Titel:
unstatthafter Eilantrag
Normenketten:
VwGO § 80 Abs. 2 S. 1 Nr. 4, Abs. 5, § 88, § 122 Abs. 1
AufenthG § 11 Abs. 1 S. 2, § 50 Abs. 1, § 59 Abs. 1 S. 1, § 84 Abs. 1 S. 1 Nr. 7
Leitsatz:
Hat die Ausländerbehörde keine Abschiebungsandrohung erlassen, geht ein gegen „die Abschiebungsandrohung“ gerichteter Eilantrag ins Leere und ist unstatthaft. (Rn. 21) (redaktioneller Leitsatz)
Schlagworte:
Ausweisung, Rechtsschutzbedürfnis für Antrag nach § 80 Abs. 5 VwGO, Türkischer Staatsangehöriger, Wiederholte unerlaubte Einreise, Ausweisungsverfügung, Abschiebungsandrohung, Statthaftigkeit des Antrags, Auslegung, Umdeutung, Titelerteilungssperre
Fundstelle:
BeckRS 2022, 37208
Tenor
I. Der Antrag wird abgelehnt.
II. Der Antragsteller hat die Kosten des Verfahrens zu tragen.

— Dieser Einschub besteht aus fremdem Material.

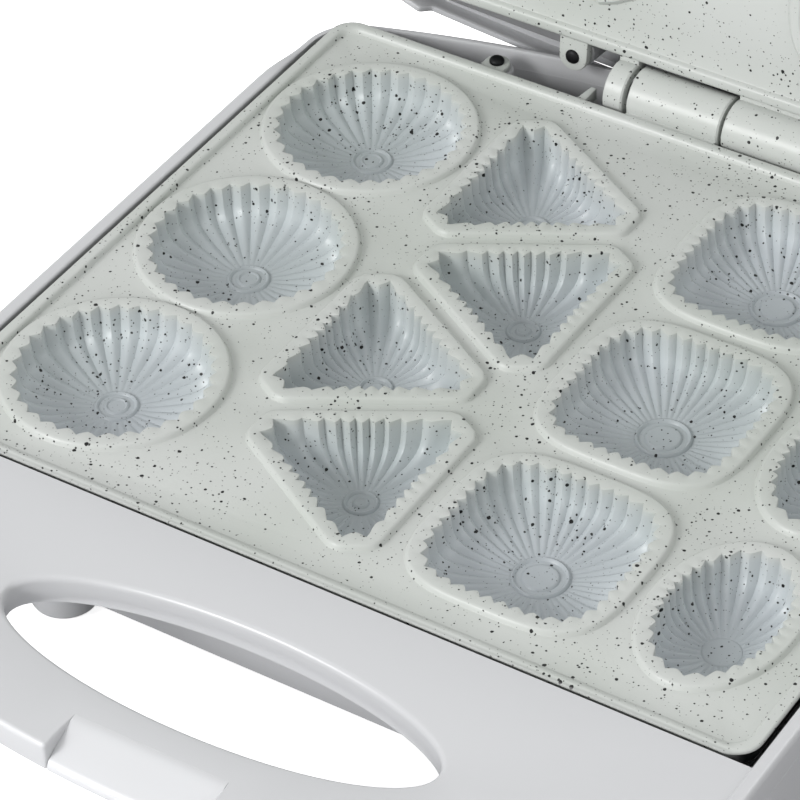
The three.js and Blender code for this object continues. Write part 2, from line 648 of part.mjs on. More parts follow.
// ---- latch ----
// Side profile of the clip in (Y, Z), engaged under the lower handle's front lip.
function latchClip() {
  const lipZ = HANDLE.topZ - HANDLE.thick
  const face = HANDLE.frontY - 1.6
  const profile = [
    [PIN_Y + 3.6, LATCH.pinZ + 3.4], [PIN_Y - 3, LATCH.pinZ + 4.2], [face - 2.6, LATCH.pinZ + 2],
    [face - 3.2, LATCH.pinZ - 6], [face - 3.2, lipZ - 1.4], [face - 1.6, lipZ - 3.6],
    [face + 4.6, lipZ - 3.2], [face + 5.2, lipZ - 0.6], [face, lipZ - 0.5], [face, LATCH.pinZ - 7],
    [PIN_Y + 2, LATCH.pinZ - 3.6], [PIN_Y + 3.6, LATCH.pinZ - 1],
  ]
  const holeEnd = LATCH_HALF + 5
  const hole = bar('x', LATCH.pin + 0.2, -holeEnd, holeEnd, PIN_Y, LATCH.pinZ, 16)
  return crosswise(profile, LATCH_HALF).subtract(hole)
}

// ---- assembly ----
function part(group, name, body, shade) {
  const mesh = new THREE.Mesh(geometryOf(body), material(shade))
  mesh.name = name
  group.add(mesh)
}

function buildBase(group) {
  part(group, 'lower_housing', lowerHousing(), 'shell')
  const handleUnder = HANDLE.topZ - HANDLE.thick
  part(group, 'lower_handle_cover', handleCover(handleUnder, handleUnder + HANDLE.cover), 'shell')
  part(group, 'base_cover', baseCover(), 'shell')
  const footX = PLATE.width / 2 - FOOT.fromSide
  for (const [side, x] of [['left', -footX], ['right', footX]]) {
    for (const [end, y] of [['front', FOOT.fromFront], ['rear', PLATE.depth - FOOT.fromBack]]) {
      part(group, `foot_${end}_${side}`, foot(x, y), 'shell')
      part(group, `foot_pad_${end}_${side}`, footPad(x, y), 'rubber')
    }
  }
  part(group, 'lower_baking_plate', lowerPlate(), 'coating')
  part(group, 'hinge_rod', hingeRod(), 'steel')
  const seat = LUG.topZ + FIT
  part(group, 'lower_plate_screw_left', screw(-LUG.wide, LUG_Y, seat, LUG_SCREW.length, false), 'dark')
  part(group, 'lower_plate_screw_right', screw(LUG.near, LUG_Y, seat, LUG_SCREW.length, false), 'dark')
  part(group, 'lower_heating_element', heatingLoop(ELEMENT_Z), 'steel')
  part(group, 'lower_heat_shield', heatShield(SHIELD.lowerZ, SHIELD.lowerZ + SHIELD.lip), 'tin')
  part(group, 'thermostat', thermostat(), 'steel')
  part(group, 'thermal_fuse', thermalFuse(), 'ceramic')
  part(group, 'terminal_block', terminalBlock(), 'ceramic')
  part(group, 'thermostat_lead', thermostatLead(), 'rubber')
  part(group, 'element_lead', elementLead(), 'rubber')
  part(group, 'cord_gland', cordGland(), 'rubber')
  COVER_SCREWS.forEach(([x, y], i) => {
    part(group, `cover_screw_${i + 1}`, screw(x, y, BASE.bottomZ - FIT, COVER.screwLong, true), 'dark')
  })
}

function buildLid(group) {
  const handleTop = UPPER_DECK_Z + HANDLE.thick
  const seat = PARTING_GAP - LUG.topZ - FIT
  const pinEnd = CATCH.halfX + 5
  part(group, 'lid_housing', lidHousing(), 'shell')
  part(group, 'lid_handle_cover', handleCover(handleTop - HANDLE.cover, handleTop), 'shell')
  part(group, 'upper_baking_plate', upperPlate(), 'coating')
  part(group, 'upper_plate_screw_left', screw(-LUG.near, LUG_Y, seat, LUG_SCREW.length, true), 'dark')
  part(group, 'upper_plate_screw_right', screw(LUG.wide, LUG_Y, seat, LUG_SCREW.length, true), 'dark')
  part(group, 'upper_heating_element', heatingLoop(UPPER_ELEMENT_Z), 'steel')
  part(group, 'upper_heat_shield', heatShield(SHIELD.upperZ, SHIELD.upperZ - SHIELD.lip), 'tin')
  part(group, 'lamp_lens_power', lampLens(lampPlaces()[0]), 'red')
  part(group, 'lamp_lens_ready', lampLens(lampPlaces()[1]), 'green')
  part(group, 'lamp_holder', lampHolder(), 'ceramic')
  part(group, 'latch_pin', bar('x', LATCH.pin, -pinEnd, pinEnd, PIN_Y, LATCH.pinZ, 12), 'steel')
}

// A group whose contents are laid out in the shared frame but turn about a line along X.
function turnedGroup(y, z, degrees) {
  const pivot = new THREE.Group()
  pivot.position.set(0, y, z)
  pivot.rotation.x = degrees * Math.PI / 180
  const contents = new THREE.Group()
  contents.position.set(0, -y, -z)
  pivot.add(contents)
  return { pivot, contents }
}

function build() {
  const maker = new THREE.Group()
  maker.name = 'tartlet_maker'
  const layout = new THREE.Group()
  maker.add(layout)
  buildBase(layout)
  const lid = turnedGroup(HINGE_Y, HINGE_Z, -LID.openAngle)
  layout.add(lid.pivot)
  buildLid(lid.contents)
  const latch = turnedGroup(PIN_Y, LATCH.pinZ, -LATCH.swing)
  lid.contents.add(latch.pivot)
  part(latch.contents, 'latch_clip', latchClip(), 'shell')
  maker.updateMatrixWorld(true)
  const extent = new THREE.Box3().setFromObject(maker, true)
  layout.position.set(-(extent.min.x + extent.max.x) / 2, -(extent.min.y + extent.max.y) / 2, -extent.min.z)
  maker.updateMatrixWorld(true)
  return maker
}

export default build()
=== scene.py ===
"""An open clamshell tartlet maker: fluted die-cast plates with a stone-look coating in pale plastic housings.

Shapes are worked out in millimetres in a layout frame: X from the middle of the plates, Y from the front edge
of the lower plate, Z from its face. The lid is laid out shut, as a mirror of the base, and then turned open.
"""
import json
import math

import bmesh
import bpy
import numpy as np
from mathutils import Matrix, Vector
from mathutils.geometry import delaunay_2d_cdt


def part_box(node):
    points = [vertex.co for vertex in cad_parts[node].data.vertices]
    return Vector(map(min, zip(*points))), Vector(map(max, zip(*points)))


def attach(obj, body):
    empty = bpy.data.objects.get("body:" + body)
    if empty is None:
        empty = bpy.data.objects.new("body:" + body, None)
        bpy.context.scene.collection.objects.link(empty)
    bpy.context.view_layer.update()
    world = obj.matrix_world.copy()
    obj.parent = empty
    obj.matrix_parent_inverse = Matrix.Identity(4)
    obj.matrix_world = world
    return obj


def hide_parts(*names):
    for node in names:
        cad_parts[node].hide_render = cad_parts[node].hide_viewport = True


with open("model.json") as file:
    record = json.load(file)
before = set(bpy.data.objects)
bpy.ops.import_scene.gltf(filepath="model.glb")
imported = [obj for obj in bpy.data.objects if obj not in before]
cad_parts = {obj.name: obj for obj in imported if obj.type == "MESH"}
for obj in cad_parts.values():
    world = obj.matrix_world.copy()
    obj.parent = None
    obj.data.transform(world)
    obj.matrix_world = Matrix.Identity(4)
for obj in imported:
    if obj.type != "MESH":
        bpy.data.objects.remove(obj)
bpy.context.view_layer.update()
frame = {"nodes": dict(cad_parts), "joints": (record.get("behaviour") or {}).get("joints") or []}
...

III. Der Streitwert wird auf 2.500, - € festgesetzt.
Gründe
1
Der Antragsteller wendet sich im Wege des vorläufigen Rechtsschutzes gegen seine Ausweisung aus der Bundesrepublik Deutschland.
2
Der Antragsteller ist türkischer Staatsangehöriger und war im Besitz eines österreichischen Aufenthaltstitels, welcher zum 19. Oktober 2019 ablief. Der Antrag auf Verlängerung dieses Aufenthaltstitels wurde nach Erkenntnissen des Antragsgegners von der Landespolizeidirektion Salzburg abgelehnt. Zuletzt ging der Antragsteller einer Beschäftigung als Berufskraftfahrer nach.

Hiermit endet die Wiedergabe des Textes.